IFICI for Tech Founders in Portugal: Stock Options, RSUs and Structure
Tech founders and early employees in Portugal can combine IFICI (20% flat rate for 10 years) with the special startup regime (EBF art. 43-A — 50% exclusion on gains from stock options held more than 1 year) for substantial tax optimisation. Applies to salary, stock options exercised, RSUs vested, and bonuses. Case-by-case analysis determines whether structuring via salary (IFICI) or via company (IRC 16% + dividends 28%) is better.
Who qualifies as a "tech founder" for IFICI
Ordinance 352/2024 lists eligible professions. For tech founders, the most relevant are:
- CEO, CTO, Chief Architect, Head of Engineering at Startup Portugal-certified startups
- Software engineers with Master's/PhD degrees
- R&D researchers hired by eligible entities
- Managers of exporting companies (>50% of revenue from exports)
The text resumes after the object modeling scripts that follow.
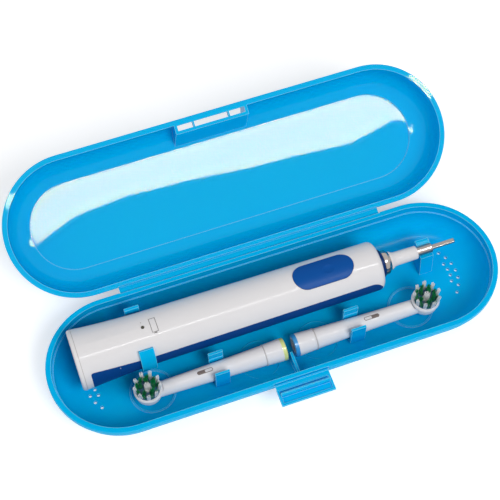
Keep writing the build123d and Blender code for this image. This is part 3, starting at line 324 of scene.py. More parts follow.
@dataclass(frozen=True)
class Finish:
    """A procedural material: its colour, its skin and how it takes light."""

    name: str
    base: Colour
    roughness: float = 0.3
    metallic: float = 0.0
    specular: float = 0.5
    specular_tint: Colour = WHITE
    subsurface: float = 0.0
    subsurface_radius: tuple[float, float, float] = (1.0, 1.0, 1.0)
    subsurface_scale: float = 0.001
    drift: float = 0.04
    drift_scale: float = 25.0
    grain_scale: float = 900.0
    grain_stretch: tuple[float, float, float] = (1.0, 1.0, 1.0)
    grain_depth: float = 0.05
    variation: float = 0.05
    handling: float = 0.0
    # Pale colour mixed in along sharp edges: a painted highlight for the light caught on the edges
    # of translucent mouldings.
    edge: Colour | None = None
    edge_highlight_share: float = 0.6
    edge_highlight_width: float = 0.0004

    def material(self) -> bpy.types.Material:
        """Returns a new material with this finish."""
        made, wiring = blank_material(self.name)
        made.diffuse_color = self.base
        skin = self.group(wiring, "grain", {
            "Scale": self.grain_scale,
            "Stretch": self.grain_stretch,
            "Roughness": self.roughness,
            "Variation": self.variation,
        })
        tone = self.group(wiring, "drift", {
            "Colour": self.base,
            "Scale": self.drift_scale,
            "Amount": self.drift,
        })
        rough = skin["Roughness"]
        if self.handling:
            marks = self.group(wiring, "handling", {"Amount": self.handling})
            rough = wiring.math("ADD", rough, marks["Mask"], clamp=True)
        shade = tone["Colour"]
        # Painted highlight: the edge colour is mixed into the base colour along sharp edges.
        if self.edge is not None:
            edges = self.group(wiring, "edge", {"Width": self.edge_highlight_width})
            share = wiring.math("MULTIPLY", edges["Mask"], self.edge_highlight_share)
            shade = wiring.mix(share, shade, self.edge)
        bump = wiring.add("ShaderNodeBump", {
            "Height": skin["Height"],
            "Strength": self.grain_depth,
            "Distance": BUMP_DISTANCE,
        })
        shader = wiring.add("ShaderNodeBsdfPrincipled", {
            "Base Color": shade,
            "Roughness": rough,
            "Normal": bump.outputs["Normal"],
            "Metallic": self.metallic,
            "Specular IOR Level": self.specular,
            "Specular Tint": self.specular_tint,
            "Subsurface Weight": self.subsurface,
            "Subsurface Radius": self.subsurface_radius,
            "Subsurface Scale": self.subsurface_scale,
        })
        wiring.add("ShaderNodeOutputMaterial", {"Surface": shader.outputs[0]})
        return made

    @staticmethod
    def group(wiring: Wiring, key: str, values: dict[str, Any]) -> bpy.types.bpy_prop_collection:
        """Places a shared group in a material, and returns the outputs of its node."""
        return wiring.add("ShaderNodeGroup", values, node_tree=SHARED_GROUPS[key]).outputs


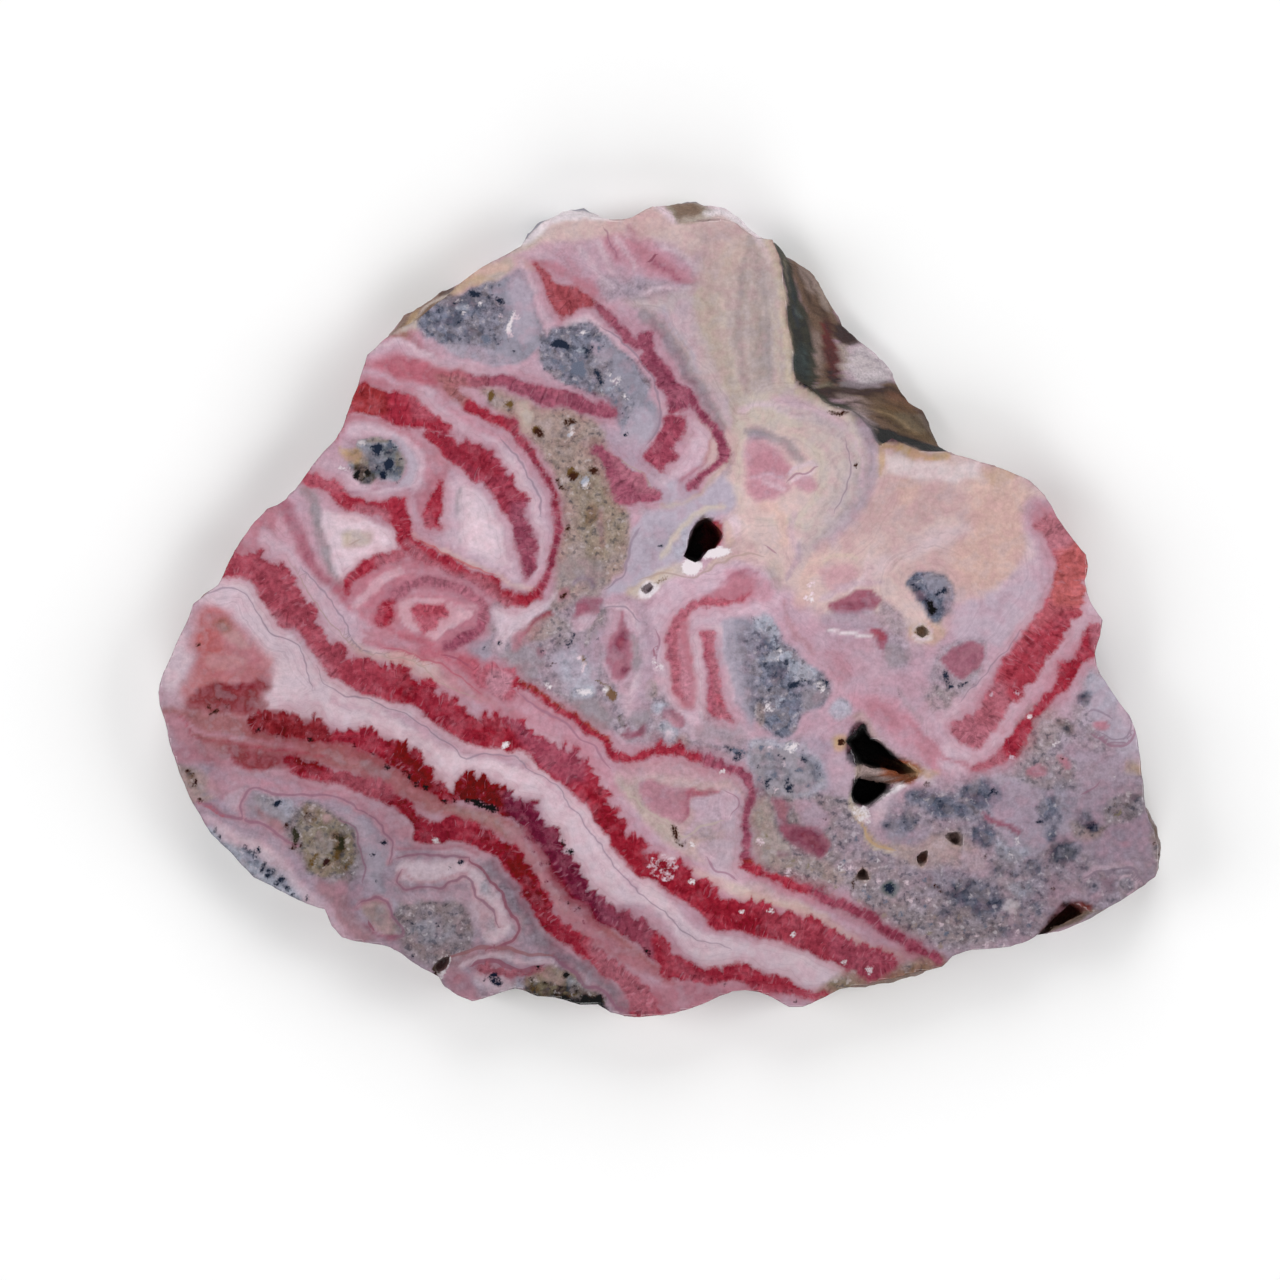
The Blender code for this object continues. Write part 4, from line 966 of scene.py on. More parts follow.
    stone.spot("ink", 0.22,
        (75.3, 61.7), (75.7, 62.7), (76, 63.2), (76.4, 62.8), (77.2, 66.8), (79.3, 67.6), (79, 69),
        (80.3, 68.8), (81, 68.6), (76.4, 66.4), (79.5, 69.6), (77, 69), (77.6, 68.4), (75.7, 64.8),
        (75.2, 64), (78.6, 69.2), (80.8, 69.2))
    stone.spot("snow", 0.35,
        (76.7, 70.3), (77, 70.7), (76.6, 70.9), (77.3, 71.1), (82.1, 68.6), (82.4, 69), (78.3, 65.3),
        (77.6, 65.9))
    stone.spot("silver", 0.4,
        (77.6, 70.4), (78, 69.8), (77.2, 65.8), (78.8, 65.4), (76.4, 61.8), (77, 62.2), (77.4, 62.8))
    stone.wash("storm", 0.4, [
        (90.5, 58.5), (91.2, 57.5), (92.2, 57), (93.5, 57.1), (94.5, 57.8), (95.3, 58.8), (95.5, 60),
        (95, 61.2), (94.3, 62), (93.5, 62.2), (92.8, 61.7), (92, 60.5), (91.2, 59.2)], rings=True)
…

Important: the role and the entity must both qualify. Being a "founder" alone is not enough — the company needs a tech CAE code, current Startup Portugal certification, or R&D classification.
How IFICI treats the 4 founder income types
| Income type | IFICI taxation | General regime (for comparison) |
|---|---|---|
| Salary (Category A) | 20% IRS + 11% payroll | Progressive 13.25%-48% + 11% payroll |
| Stock options exercised | 20% IRS (with possible reduction via art. 43-A) | Progressive IRS on difference between strike and FMV |
| RSUs vested | 20% IRS on FMV at vesting | Progressive IRS on FMV |
| Dividends from own company | 28% withholding (not IFICI) | 28% withholding or aggregation |
| Capital gains on share sale | 28% withholding (with 50% exclusion if eligible startup and >1 year) | 28% withholding |
IFICI covers employment-type income. Dividends and capital gains follow their own regimes — additional optimisation through the startup stock option regime may apply.
Special startup stock option regime (EBF art. 43-A)
In parallel with IFICI, founders and early employees of Startup Portugal-certified startups can benefit from:
- Tax deferral: the gain on exercise is taxed only when the shares are actually sold (not on exercise)
- 50% exclusion of the gain if the shares are held more than 1 year after exercise
- Special 28% rate on the capital gain, instead of progressive IRS
Combination with IFICI: exercising stock options during IFICI is taxed at 20% on the FMV at that date. The subsequent sale of the shares is taxed at 28% with possible 50% exclusion. Optimal structuring requires individualised planning.
Corporate structure: Portuguese vs foreign company
Typical scenario: a founder under IFICI working for a foreign startup (US C-Corp, UK Ltd). Options:
- Keep foreign company + hire founder as PT service provider: founder invoices the foreign entity via Category B in Portugal. IFICI applies. Watch out for transfer pricing and Permanent Establishment (PE) framing.
- Create a Portuguese Lda as a subsidiary: founder is an employee of the Lda. Salary taxed at 20% (IFICI). Lda pays IRC 16-21%. Useful for deducting PT operational expenses.
- Full holding migration to Portugal: redomicile the parent or create a PT holding. Requires analysis of tax base step-up, exit tax in the prior country, and PT participation exemption regime.
The choice depends on: exit plans, investor jurisdictions, dividend policy, number of founders and location. HVR cross-border advisory.
Typical founder mistakes with IFICI
- Activating IFICI without an eligible CAE on the company — secure the structure first, then apply for IFICI
- Stock options exercised in the year of moving — may fall outside IFICI if exercise was before Portuguese tax residency
- Underestimating payroll taxes on salary — IFICI reduces IRS but 11% employee + 23.75% employer payroll remains
- Failing to document the qualified function — board minutes documenting technical/strategic decisions are essential evidence in an audit
Worked example — SaaS founder with IFICI
SaaS B2B founder/CEO, salary €8,000/month + €30,000/year bonus + 100k stock options with €0.50 strike, €3.00 FMV at exercise.
| Component | Without IFICI (marginal rate) | With IFICI | Savings |
|---|---|---|---|
| Annual salary (€96k) | ~€38,000 IRS | €19,200 IRS | €18,800 |
| Bonus (€30k) | ~€13,500 IRS | €6,000 IRS | €7,500 |
| Stock options exercise (€250k gain) | ~€112,500 IRS | €50,000 IRS | €62,500 |
| Total year | ~€164,000 | €75,200 | €88,800 |
Annual savings: €88,800. Over 10 years with similar volume: ~€888,000 in IRS. Figures are estimates — individualised analysis is essential.